Agree, I'm just suggesting that you take advantage of this feature to change that mediasoup behaviour if you think it makes sense.

ggarber commented 11 months ago

Don't we do the same before encryption? It is just doing the same thing but a bit earlier in the consumer path imo.

The difference is that we now use the same buffer (per thread) to encrypt every packet, so we do a memcpy before encrypting. Cloning every RtpPacket per Consumer would require having as many buffers as RtpPackets (the buffer is part of the clonned packet), and they must be stored for retransmission purposes. Also RtpPacket::Clone() performs itself few memcpy's.

Isn't that an implementation detail? Cloning a packet could take an existing buffer from a pool.

Also when I said "cloning the packet" I didn't mean it needs to be the existing RtpPacket::Clone(), maybe there is a more efficient way to do it. I meant just "making a copy" somehow.

For retransmission purposes you can still store the original packet, right?

I don't think this is a blocker for the main issue described here.

I agree. I just think that the solution to this kind of requirements could be much simpler by not having to reset anything, without any/much perf impact, but it is your call obviously :)

ibc commented 11 months ago

Also when I said "cloning the packet" I didn't mean it needs to be the existing RtpPacket::Clone(), maybe there is a more efficient way to do it. I meant just "making a copy" somehow.

Cloning a RtpPacket means creating a different RtpPacket instance with copied memory. That's what clone() does and there is no way to make it more efficient. It does exactly what it must be done.

For retransmission purposes you can still store the original packet, right?

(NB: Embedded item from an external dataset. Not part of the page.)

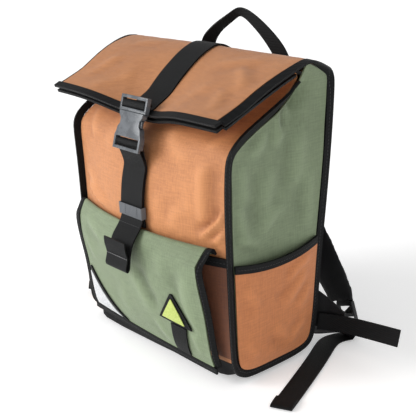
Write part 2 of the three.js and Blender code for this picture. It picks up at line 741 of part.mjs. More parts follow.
// The keeper is a band round both layers of the lower strap.
function strapKeeper() {
  const half = wideWebbing / 2 + gap + keeperWall;
  const depth = 2 * keeperWall + 2 * webbingThickness + 5 * gap;
  const outer = rectangle(-half, 0, half, depth);
  const inner = rectangle(-half + keeperWall, keeperWall, half - keeperWall, depth - keeperWall);
  const ring = plate(outer, [inner], -keeperHeight / 2, keeperHeight / 2);
  const seat = frontPoint(0, keeperMiddle);
  const foot = frontPoint(0, keeperMiddle - keeperHeight / 2);
  const head = frontPoint(0, keeperMiddle + keeperHeight / 2);
  const up = head.sub(foot).normalize();
  const out = point(1, 0, 0).cross(up).normalize();
  const middle = seat.addScaledVector(out, clothThickness / 2 + gap);
  return ring.applyMatrix4(new THREE.Matrix4().makeBasis(point(-1, 0, 0), out, up).setPosition(middle));
}

// The carrying handle stands up behind the crest. Columns: across (share of the half span), up (share of
// the rise), turn (degrees that the webbing is twisted towards the back), width (share of the webbing).
const handleTable = [
  [-1, -0.2, 0, 0.9], [-1, 0.08, 25, 0.85], [-0.92, 0.4, 50, 0.7], [-0.72, 0.66, 55, 0.55],
  [-0.4, 0.9, 45, 0.45], [-0.12, 1.09, 20, 0.42], [0.06, 1.07, 0, 0.42], [0.25, 0.95, 0, 0.5],
  [0.5, 0.74, 0, 0.6], [0.7, 0.53, 0, 0.7], [0.86, 0.32, 0, 0.8], [0.95, 0.1, 0, 0.85],
  [0.97, -0.2, 0, 0.9],
];
const handleBack = 1.06;
function carryHandle() {
  const last = handleTable.length - 1;
  const places = handleTable.map(([across, up]) => {
    const place = spot(0, handleBack, 1);
    return place.add(point(across * handleSpan / 2, 0, up * handleRise));
  });
  const path = new THREE.CatmullRomCurve3(places);
  const keys = handleTable.map((row, i) => [i / last, row[2], row[3]]);
  const at = (t, v) => {
    const tangent = path.getTangent(t);
    const flat = point(tangent.z, 0, -tangent.x).normalize();
    const turn = THREE.MathUtils.degToRad(lookUp(keys, t, 1));
    const across = flat.multiplyScalar(Math.cos(turn)).add(point(0, Math.sin(turn), 0));
    const width = narrowWebbing * lookUp(keys, t, 2);
    return path.getPoint(t).addScaledVector(across, mix(-width / 2, width / 2, v));
  };
  return wall(stations((t) => path.getPoint(t), 0, 1, 0.2, 14), [0, 1], at, 2 * webbingThickness);
}

// The shoulder pad bows out from the back. Columns: across, back and up as shares, width as a share.
const padTable = [
  [0.336, 1.0685, 0.949, 1], [0.347, 1.092, 0.919, 1], [0.372, 1.125, 0.867, 1], [0.42, 1.16, 0.787, 1],
  [0.475, 1.19, 0.667, 1], [0.522, 1.2, 0.547, 1], [0.57, 1.21, 0.435, 0.97], [0.655, 1.23, 0.351, 0.92],
  [0.775, 1.245, 0.278, 0.9], [0.85, 1.253, 0.222, 0.86], [0.915, 1.258, 0.175, 0.8],
  [0.955, 1.262, 0.13, 0.73],
];
function sideSpot(side, [across, back, up]) {
  return spot(side * across, back, up);
}
function shoulderPad(side) {
  const path = new THREE.CatmullRomCurve3(padTable.map((row) => sideSpot(side, row)));
  const last = padTable.length - 1;
  const widths = padTable.map((row, i) => [i / last, row[3]]);
  const at = (t, v) => {
    const tangent = path.getTangent(t);
    const across = point(-tangent.z, 0, tangent.x).normalize();
    const width = padWidth * lookUp(widths, t, 1);
    const place = path.getPoint(t).addScaledVector(across, mix(-width / 2, width / 2, v));
    return place;
  };
  const rounding = (t, v) => padThickness * mix(0.45, 1, 1 - Math.abs(2 * v - 1) ** 3);
  return wall(stations((t) => path.getPoint(t), 0, 1, 0.25, 32), [0, 0.1, 0.5, 0.9, 1], at, rounding);
}

// The ladder lock at the foot of the pad. Its own frame is x across, y up, z out, from its top edge.
const lockTop = [0.994, 1.275, 0.1305];
const lockFoot = [1.0845, 1.262, 0.0355];
const lockBar = 4;
function lockFrame(side) {
  const top = sideSpot(side, lockTop);
  const up = top.clone().sub(sideSpot(side, lockFoot)).normalize();
  const out = point(up.z, -0.14 * side, -up.x).cross(up).normalize();
  const across = up.clone().cross(out);
  return { across, turned: new THREE.Matrix4().makeBasis(across, up, out).setPosition(top) };
}
function ladderLock(side) {
  const half = lockWidth / 2;
  const slotWidth = narrowWebbing / 2 + 1;
  const middle = lockLength / 2;
  const slots = [
    rectangle(-slotWidth, -lockLength + lockBar, slotWidth, -middle - lockBar / 2),
    rectangle(-slotWidth, -middle + lockBar / 2, slotWidth, -lockBar),
  ];
  const frame = plate(rectangle(-half, -lockLength, half, 0), slots, -lockThickness / 2, lockThickness / 2);
  return frame.applyMatrix4(lockFrame(side).turned);
}

// The webbing comes from the lower corner of the back, turns round the lower bar of the lock and lies on
// the floor. Columns: across, back and up as shares, then the turn of its width in degrees.
const anchorTable = [
  [0.845, 0.865, 0.075, -10], [0.88, 0.92, 0.056, -10], [0.93, 1, 0.05, -10], [1, 1.1, 0.05, -8],
];
const floorTable = [[1.07, 1.2, 0.0105, 4], [1.02, 1.13, 0.0045, 14], [1.02, 1.04, 0.0036, 22],
  [1.146, 0.8, 0.0036, 30]];
const rightEnd = [[1.31, 0.46, 0.0036, 27], [1.495, 0.06, 0.0036, 25], [1.508, 0.037, 0.0062, 25],
  [1.497, 0.055, 0.0108, 25], [1.445, 0.16, 0.0108, 25]];
const leftEnd = [[1.28, 0.56, 0.0036, 30], [1.42, 0.35, 0.012, 34], [1.49, 0.24, 0.036, 36]];
// Columns: up from the middle of the bar, out of it.
const lockTurn = [[-7, -1.3], [-2, -1.02], [1.8, -1], [3.7, -0.8], [4.4, 0], [3.7, 0.8], [1.8, 1],
  [-2, 1.02], [-7, 1.2]];
function shoulderWebbing(side, end) {
  const lock = lockFrame(side);
  const bar = -lockLength + lockBar / 2;
  const clear = lockThickness / 2 + gap + webbingThickness / 2 + 0.2;
  const lying = (row) => {
    const turn = THREE.MathUtils.degToRad(row[3]);
    return { place: sideSpot(side, row), across: point(Math.cos(turn), side * Math.sin(turn), 0) };
  };
  const turning = ([up, out]) => ({
    place: point(0, bar + up, out * clear).applyMatrix4(lock.turned),
    across: lock.across,
  });
  const rows = [...anchorTable.map(lying), ...lockTurn.map(turning), ...[...floorTable, ...end].map(lying)];
  const path = new THREE.CatmullRomCurve3(rows.map(({ place }) => place));
  const across = (t) => {
    const row = Math.min(rows.length - 2, Math.floor(t * (rows.length - 1)));
    const share = t * (rows.length - 1) - row;
    return rows[row].across.clone().lerp(rows[row + 1].across, share).normalize();
  };
  const at = (t) => path.getPoint(t);
  const half = narrowWebbing / 2;
  return band(at, stations(at, 0, 1, 0.3, 26), across, -half, half, webbingThickness);
}

// The waist webbing stands on edge, sewn on a wedge of cloth that comes out of the lower corner.
// Columns: across, back and up as shares, then the half height as a share of the wedge's.
const wedgeTable = [
  [0.862, 0.911, 0.155, 1.45], [0.94, 0.958, 0.15, 1.34], [1.04, 1.025, 0.131, 1], [1.2, 1.058, 0.109, 0.64],
];
function waistWedge(side) {
  const path = new THREE.CatmullRomCurve3(wedgeTable.map((row) => sideSpot(side, row)));
  const heights = wedgeTable.map((row, i) => [i / (wedgeTable.length - 1), row[3] * wedgeHeight / 2]);
  const at = (t, v) => path.getPoint(t).add(point(0, 0, mix(-1, 1, v) * lookUp(heights, t, 1)));
  return wall(steps(6), [0, 1], at, 1.4 * clothThickness);
}
const waistTable = [[0.99, 0.95, 0.1], [1.05, 0.99, 0.101], [1.13, 1.015, 0.102], [1.25, 1.045, 0.106],
  [1.784, 1.06, 0.129]];
function waistWebbing(side) {
  const path = new THREE.CatmullRomCurve3(waistTable.map((row) => sideSpot(side, row)));
  const at = (t) => path.getPoint(t);
  const across = () => point(side * 0.1, 0.12, 0.98);
  return band(at, stations(at, 0, 1, 0.25, 36), across, -waistWidth / 2, waistWidth / 2, webbingThickness);
}

add('front_panel', frontPanel(), materials.tan);
add('top_flap', topFlap(), materials.tan);
add('back_panel', backPanel(), materials.black);
add('base_panel', basePanel(), materials.black);
for (const [word, side] of [['right', 1], ['left', -1]]) {
  add(`${word}_gusset`, gusset(side), materials.olive);
  add(`${word}_side_pocket`, sidePocket(side), materials.tan);
  add(`${word}_side_pocket_binding`, sidePocketHem(side), materials.black);
  const outerTape = tape(side, rimAt('fold tip') + 6, rimAt('upper mouth') - panelInset - gap);
  add(`${word}_side_binding`, outerTape, materials.black);
  const innerTape = tape(side, rimAt('lower mouth') + panelInset + gap, rimAt('fold upper') - 6);
  add(`${word}_inner_binding`, innerTape, materials.black);
}
add('upper_mouth_binding', mouthBinding(rimAt('upper mouth') - panelInset, 1), materials.black);
add('lower_mouth_binding', mouthBinding(rimAt('lower mouth') + panelInset, -1), materials.black);

add('front_pocket', frontPocket(), materials.tan);
add('front_pocket_band', frontPocketBand(), materials.black);
add('pocket_flap', pocketFlap(), materials.olive);
add('pocket_flap_left_binding', flapSideBinding(0, 0, 0.03), materials.black);
add('pocket_flap_right_binding', flapSideBinding(1, 42, 0.03), materials.black);
add('pocket_flap_bottom_binding', flapFootBinding(), materials.black);

// The reflective corner, its diagonal binding, and the hi-vis triangle on its strip of webbing
const flatLift = clothThickness / 2 + 2.2 * gap + patchThickness / 2;
const fromFlapFoot = ([across, up]) => flapPlace(across, up);
const cornerPatch = [[0.018, 0.01], [0.26, 0.01], [0.027, 0.345], [0.014, 0.345]].map(fromFlapFoot);
add('reflective_corner', onFlapPatch(cornerPatch, flatLift, patchThickness, 4, 6), materials.white);
const diagonal = [[0.292, 0.01], [0.323, 0.01], [0.036, 0.41], [0.012, 0.39]].map(fromFlapFoot);
add('corner_binding', onFlapPatch(diagonal, flatLift + 0.2, patchThickness + 0.4, 1, 8), materials.black);
const strip = [[0.747, 0.01], [0.848, 0.01], [0.878, 0.29], [0.776, 0.3]].map(fromFlapFoot);
add('patch_webbing', onFlapPatch(strip, flatLift + 0.2, patchThickness + 0.4, 2, 4), materials.black);
const border = [[0.7, 0.325], [0.918, 0.297], [0.826, 0.583], [0.812, 0.583]].map(fromFlapFoot);
add('triangle_border', onFlapPatch(border, flatLift + 0.3, patchThickness + 0.6, 5, 5), materials.black);
const centre = [[0.731, 0.347], [0.88, 0.324], [0.822, 0.54], [0.816, 0.54]].map(fromFlapFoot);
add('hi_vis_triangle', onFlapPatch(centre, flatLift + 2.1, patchThickness, 4, 4), materials.yellow);

add('top_strap', topStrap(), materials.black);
add('buckle_plug', bucklePlug(), materials.plastic).applyMatrix4(bucklePlace);
add('buckle_socket', buckleSocket(), materials.plastic).applyMatrix4(bucklePlace);
add('lower_strap', lowerStrap(), materials.black);
add('strap_keeper', strapKeeper(), materials.grey);
add('carry_handle', carryHandle(), materials.black);
for (const [word, side, end] of [['right', 1, rightEnd], ['left', -1, leftEnd]]) {
  add(`${word}_shoulder_pad`, shoulderPad(side), materials.black);
  add(`${word}_ladder_lock`, ladderLock(side), materials.plastic);
  add(`${word}_shoulder_webbing`, shoulderWebbing(side, end), materials.black);
  add(`${word}_waist_wedge`, waistWedge(side), materials.black);
  add(`${word}_waist_webbing`, waistWebbing(side), materials.black);
}

export default bag;
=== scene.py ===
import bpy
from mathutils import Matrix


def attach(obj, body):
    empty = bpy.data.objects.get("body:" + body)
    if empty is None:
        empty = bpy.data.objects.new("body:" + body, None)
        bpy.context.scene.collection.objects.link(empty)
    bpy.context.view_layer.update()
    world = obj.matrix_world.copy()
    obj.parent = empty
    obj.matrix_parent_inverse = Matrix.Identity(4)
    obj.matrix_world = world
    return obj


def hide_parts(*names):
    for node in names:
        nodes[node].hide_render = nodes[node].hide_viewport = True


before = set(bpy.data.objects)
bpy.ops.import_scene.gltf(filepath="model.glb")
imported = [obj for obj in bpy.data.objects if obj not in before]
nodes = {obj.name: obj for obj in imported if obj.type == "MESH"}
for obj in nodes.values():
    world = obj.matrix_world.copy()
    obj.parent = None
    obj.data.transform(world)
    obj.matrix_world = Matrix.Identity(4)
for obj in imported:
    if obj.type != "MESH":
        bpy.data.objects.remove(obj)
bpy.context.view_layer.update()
print("CAD pieces:", len(nodes))

# %% [markdown]
# Blender works in metres, and this bag was measured in millimetres, so MM turns one into the other.
# %% Modules and units
import collections
import math

import bmesh
import bpy
from mathutils import Matrix, Vector, noise
from mathutils.bvhtree import BVHTree

MM = 0.001


def only(piece):
    """Leaves one piece selected, because an operator acts on all that is selected."""
    bpy.ops.object.select_all(action="DESELECT")
    piece.select_set(True)
    bpy.context.view_layer.objects.active = piece


# %% [markdown]
# ## The camera
# The photograph looks at the front right corner of the bag from a little above. A long lens from over a
# metre away gives its weak perspective, and the camera is tipped by two degrees as the photographer's was.
# %% Camera at the photograph's place
CAMERA_AWAY = 1.1332
aim = Vector((2.5, 12.9, 162.0)) * MM
azimuth, elevation, roll = (math.radians(angle) for angle in (49.6, 19.1, -2.4))
back_axis = Vector((math.sin(azimuth) * math.cos(elevation), -math.cos(azimuth) * math.cos(elevation),
                    math.sin(elevation)))
level = (-back_axis).cross(Vector((0, 0, 1))).normalized()
upright = level.cross(-back_axis)
right_axis = level * math.cos(roll) + upright * math.sin(roll)
up_axis = upright * math.cos(roll) - level * math.sin(roll)
bpy.ops.object.camera_add()
camera = bpy.context.object
camera.matrix_world = Matrix.Translation(aim + back_axis * CAMERA_AWAY) @ Matrix(
    (right_axis, up_axis, back_axis)).transposed().to_4x4()
camera.data.lens = 79.2
camera.data.sensor_width = 36
camera.data.clip_start = 0.05
bpy.context.scene.camera = camera
print("camera at", [round(value, 3) for value in camera.location])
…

Yes, but we just store the original packet received by the Producer and we store it just once.

I agree. I just think that the solution to this kind of requirements could be much simpler by not having to reset anything, without any/much perf impact, but it is your call obviously :)

"much simpler" means cloning the packet, with the performance penalty it involves. Resetting changes in the packet after processing it in each Consumer is the best option we have assuming it is done right.